Half-metallic ferromagnetism in double perovskites Pb2XX'O6 (X = V and Cr and X’ = Zr and Hf)

Abstract

The structural, magnetic, and electronic properties of Pb-based double perovskite, Pb2XX'O6 (X = V and Cr and X’ = Zr and Hf), have been studied in this paper. This study uses the first-principal projector augmented wave (PAW) potential within the generalized gradient approximation (GGA) as well as considering the on-site Coulomb re-pulsive interaction (GGA+U). The structure of these Pb-based double perovskite is calculated with four magnetic states, antiferromagnetic (AFM), ferromagnetic (FM), ferrimagnetic (FiM), nonmagnetic (NM), and then we compare the energy of these states to find the most stable state.
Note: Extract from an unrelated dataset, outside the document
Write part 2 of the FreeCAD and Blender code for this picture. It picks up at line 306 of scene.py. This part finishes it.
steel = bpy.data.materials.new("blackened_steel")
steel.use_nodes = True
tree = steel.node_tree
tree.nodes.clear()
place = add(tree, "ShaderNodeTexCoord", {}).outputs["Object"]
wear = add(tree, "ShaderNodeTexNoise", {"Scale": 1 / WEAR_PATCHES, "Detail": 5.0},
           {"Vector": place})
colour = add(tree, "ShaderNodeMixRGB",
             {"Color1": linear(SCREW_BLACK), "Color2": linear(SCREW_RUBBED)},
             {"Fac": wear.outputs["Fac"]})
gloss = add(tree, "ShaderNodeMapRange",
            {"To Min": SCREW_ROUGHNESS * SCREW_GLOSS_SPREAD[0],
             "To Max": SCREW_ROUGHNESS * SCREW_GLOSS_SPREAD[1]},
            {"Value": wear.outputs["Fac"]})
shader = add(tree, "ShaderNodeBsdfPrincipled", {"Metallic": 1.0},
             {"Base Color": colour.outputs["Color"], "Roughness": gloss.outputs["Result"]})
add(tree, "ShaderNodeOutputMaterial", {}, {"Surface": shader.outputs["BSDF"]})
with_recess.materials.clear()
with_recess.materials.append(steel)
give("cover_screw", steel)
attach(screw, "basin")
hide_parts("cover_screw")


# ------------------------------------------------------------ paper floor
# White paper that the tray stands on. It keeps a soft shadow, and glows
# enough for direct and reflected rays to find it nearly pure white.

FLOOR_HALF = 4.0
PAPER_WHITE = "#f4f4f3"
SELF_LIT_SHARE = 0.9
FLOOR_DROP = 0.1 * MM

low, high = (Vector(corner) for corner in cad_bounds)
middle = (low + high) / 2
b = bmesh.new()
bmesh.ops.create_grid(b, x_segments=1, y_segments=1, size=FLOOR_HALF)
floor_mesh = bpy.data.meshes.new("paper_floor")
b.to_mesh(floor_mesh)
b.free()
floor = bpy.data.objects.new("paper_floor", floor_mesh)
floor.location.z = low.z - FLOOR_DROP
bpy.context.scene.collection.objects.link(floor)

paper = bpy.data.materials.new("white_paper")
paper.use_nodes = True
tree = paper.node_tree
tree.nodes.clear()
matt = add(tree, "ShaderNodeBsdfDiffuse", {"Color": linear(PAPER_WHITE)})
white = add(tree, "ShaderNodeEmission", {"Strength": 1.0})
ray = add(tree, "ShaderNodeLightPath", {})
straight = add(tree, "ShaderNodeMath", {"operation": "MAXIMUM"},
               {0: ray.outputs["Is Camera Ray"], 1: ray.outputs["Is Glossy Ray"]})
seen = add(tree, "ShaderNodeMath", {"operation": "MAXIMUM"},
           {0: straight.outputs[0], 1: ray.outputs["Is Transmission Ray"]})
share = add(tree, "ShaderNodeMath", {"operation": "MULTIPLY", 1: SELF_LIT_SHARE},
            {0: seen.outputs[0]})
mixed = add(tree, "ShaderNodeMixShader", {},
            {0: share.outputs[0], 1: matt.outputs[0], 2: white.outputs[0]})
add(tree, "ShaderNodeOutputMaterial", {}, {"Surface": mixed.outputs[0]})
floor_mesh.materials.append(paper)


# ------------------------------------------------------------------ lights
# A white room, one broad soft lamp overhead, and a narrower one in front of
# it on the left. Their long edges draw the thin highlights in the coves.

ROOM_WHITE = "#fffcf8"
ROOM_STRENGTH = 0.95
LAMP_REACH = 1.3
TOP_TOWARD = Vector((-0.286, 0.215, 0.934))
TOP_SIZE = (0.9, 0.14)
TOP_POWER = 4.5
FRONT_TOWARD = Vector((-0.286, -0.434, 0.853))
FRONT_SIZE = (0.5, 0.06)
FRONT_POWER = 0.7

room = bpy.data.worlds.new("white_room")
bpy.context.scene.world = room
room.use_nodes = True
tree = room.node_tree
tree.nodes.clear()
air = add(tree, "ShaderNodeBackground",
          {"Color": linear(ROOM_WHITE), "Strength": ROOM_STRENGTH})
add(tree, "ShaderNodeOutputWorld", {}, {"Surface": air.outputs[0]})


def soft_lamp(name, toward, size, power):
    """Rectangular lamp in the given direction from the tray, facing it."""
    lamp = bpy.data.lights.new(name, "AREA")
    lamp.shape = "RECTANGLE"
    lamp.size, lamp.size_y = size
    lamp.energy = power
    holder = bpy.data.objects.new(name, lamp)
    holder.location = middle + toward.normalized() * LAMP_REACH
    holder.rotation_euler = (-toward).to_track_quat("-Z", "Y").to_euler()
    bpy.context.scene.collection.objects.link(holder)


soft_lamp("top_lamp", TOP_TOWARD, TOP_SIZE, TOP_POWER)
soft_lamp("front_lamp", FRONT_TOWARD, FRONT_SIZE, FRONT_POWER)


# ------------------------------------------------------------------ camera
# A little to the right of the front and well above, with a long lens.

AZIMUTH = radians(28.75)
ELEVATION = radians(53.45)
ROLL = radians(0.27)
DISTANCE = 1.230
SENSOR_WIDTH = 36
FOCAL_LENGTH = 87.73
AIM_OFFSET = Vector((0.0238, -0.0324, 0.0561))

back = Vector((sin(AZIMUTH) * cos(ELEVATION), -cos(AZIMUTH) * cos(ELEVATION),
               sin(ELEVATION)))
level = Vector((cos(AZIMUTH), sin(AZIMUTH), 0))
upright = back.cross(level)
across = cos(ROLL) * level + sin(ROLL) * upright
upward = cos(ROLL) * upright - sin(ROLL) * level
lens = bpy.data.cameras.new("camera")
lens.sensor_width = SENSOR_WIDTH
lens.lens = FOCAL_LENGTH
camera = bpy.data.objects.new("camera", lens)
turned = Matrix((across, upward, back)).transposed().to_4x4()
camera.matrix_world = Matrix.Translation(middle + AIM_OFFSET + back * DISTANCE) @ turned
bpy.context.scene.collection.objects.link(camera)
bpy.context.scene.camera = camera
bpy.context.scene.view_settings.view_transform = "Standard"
We quickly discovered that all these materials have a lower energy level at the ferromagnetic state, especially Pb2VZrO6 which has an energy difference between AFM and FM state of 120 meV. By analyzing the density of states (DOS) and its magnetic moment, we further discovered that all these materials are half-metallic ferromagnetic (HM-FM). They have an integer magnetic moment because all these materials have a band gap in the spin-down channel. Under GGA + U, the band gap still exists and enlarges, and the V series materials became more stable because of the larger differences between the state of AFM and FM, while the Cr series have the opposite. Lastly, we calculate the electron configuration of V, Cr, Zr, and Hf under GGA and GGA + U calculations in this paper. The HM characteristics of the band gap in one of its spin channels and its ferromagnetic nature mean that there are huge potential applications of these new compounds in spintronics.